NLM NCBI Issues RFI to Seek Input on New Sequence Read Archive (SRA) Data Formats
The National Center for Biotechnology Information (NCBI), part of the National Library of Medicine, has issued a Request for Information (RFI) to solicit community feedback on new proposed Sequence Read Archive (SRA) data formats.
The SRA is one of the National Institutes of Health’s (NIH) largest and most diverse datasets and includes a broad collection of experimental DNA and RNA sequences that represent genome diversity across the tree of life. It contains more than 36 petabytes (PB) of data and holds more than nine million records. The SRA continues to experience exponential growth in submission rates and the data is projected to grow to 43 PB by 2023.
NIH, NLM and the NCBI, and the SRA Data Working Group of the NIH Council of Councils have evaluated SRA growth, cost and data usage patterns, and have issued a set of interim recommendations for SRA data storage and retrieval in the cloud.

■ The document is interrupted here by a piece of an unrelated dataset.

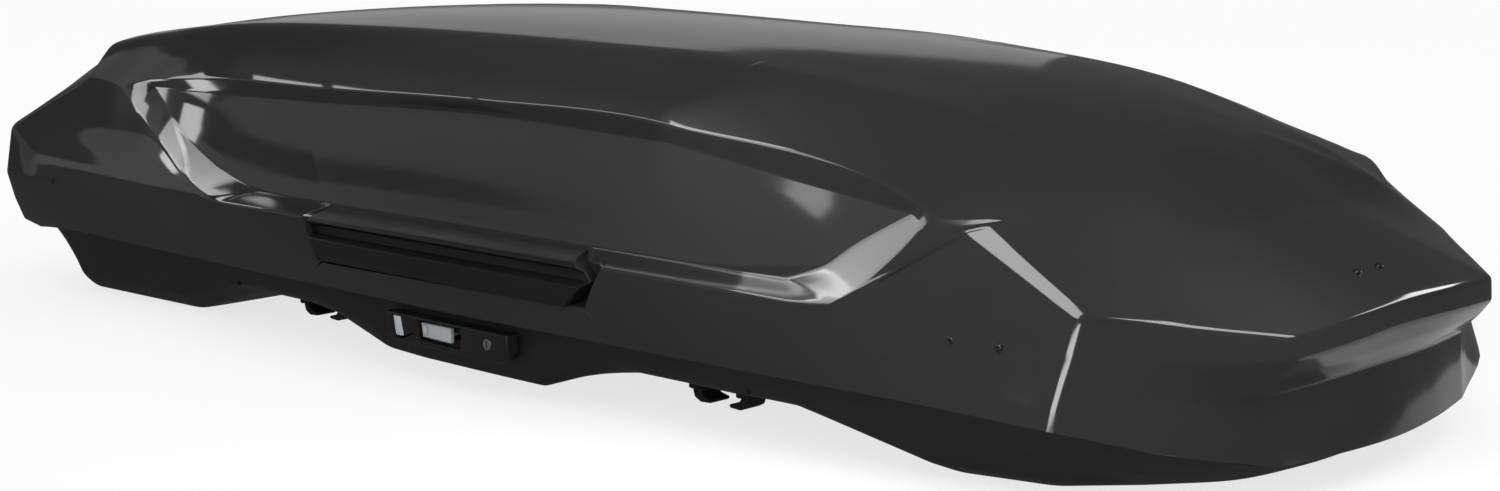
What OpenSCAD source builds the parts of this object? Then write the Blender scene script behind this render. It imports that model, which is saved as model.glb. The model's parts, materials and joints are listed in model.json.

To understand how best to manage this resource to facilitate its use in research while controlling costs as it grows in size, NIH is requesting input on the use of SRA data. Specifically, NIH would like to better understand how the research community currently uses SRA data, how researchers are using or anticipate using cloud computing with SRA data, and which formats of SRA data are most valuable to the research community.